Scaling and Entropy for the RG-2 Flow (1805.09773v3)

Abstract: Let $(\mathcal{M},g)$ be a closed Riemannian manifold. The $\textit{ second order approximation}$ to the perturbative renormalization group flow for the nonlinear sigma model (RG-2 flow) is given by : [ \frac{\partial }{\partial t} \, g(t) \, =\, -2 \mathrm{Ric}(t) \, -\, \frac{\alpha}{2} \mathrm{Rm}^2(t), ] where $ g = \mathrm{Riemannian \ metric}, \mathrm{Ric} = \mathrm{Ricci \ curvature, } \ \mathrm{Rm}^2_{ij}:=\mathrm{R}_{irmk}\mathrm{R}_j^{rmk},$ and $\alpha\ge 0$ is a parameter. The flow is invariant under diffeomorphisms, but not under scaling of the metric. We first develop a $\textit{geometrically defined}$ coupling constant $\alpha_g$ that leads to an equivalent, scale-invariant flow. We further find a modified Perelman entropy for the flow, and prove local existence of the resulting variational system.

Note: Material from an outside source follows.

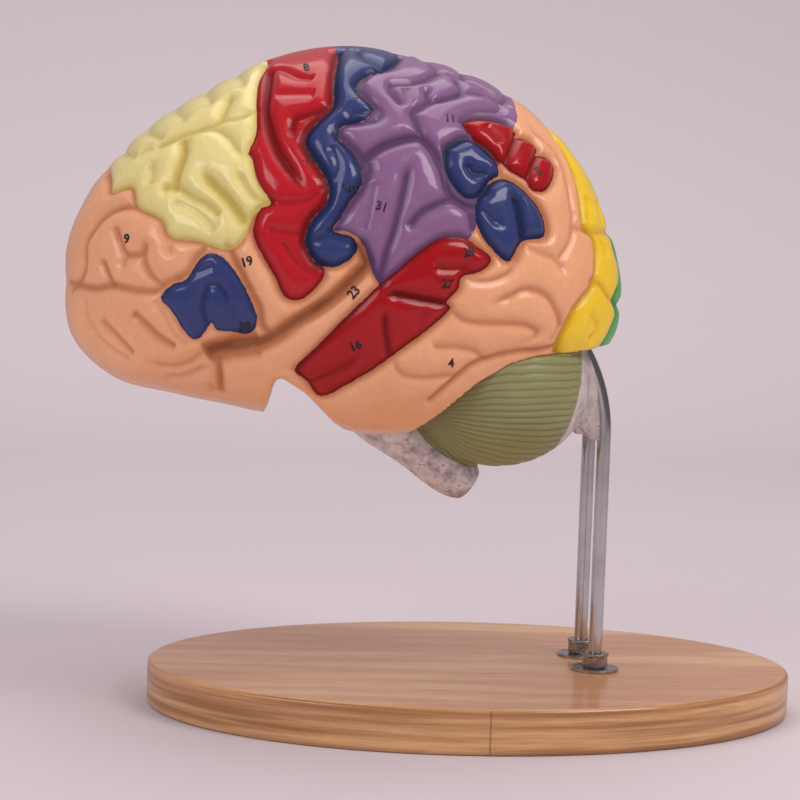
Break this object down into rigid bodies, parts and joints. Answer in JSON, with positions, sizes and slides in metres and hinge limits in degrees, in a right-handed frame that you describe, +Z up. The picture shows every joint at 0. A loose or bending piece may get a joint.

The crucial idea is to modify the flow by two diffeomorphisms, the first being the usual DeTurck diffeomorphism the second being strictly related to the geometrical characterization of the coupling constant $\alpha_g$. We minimize the entropy functional so introduced to characterize a natural extension $\Lambda[g]$ of the Perelman's $\lambda(g)$--functional, and show that $\Lambda[g]$ is monotonic under the RG-2 flow. Although the modified Perelman entropy is monotonic, the RG-2 flow is not a gradient flow with respect this functional. We discuss this issue in detail, showing how to deform the functional in order to give rise to a gradient flow for a DeTurck modified RG-2 flow.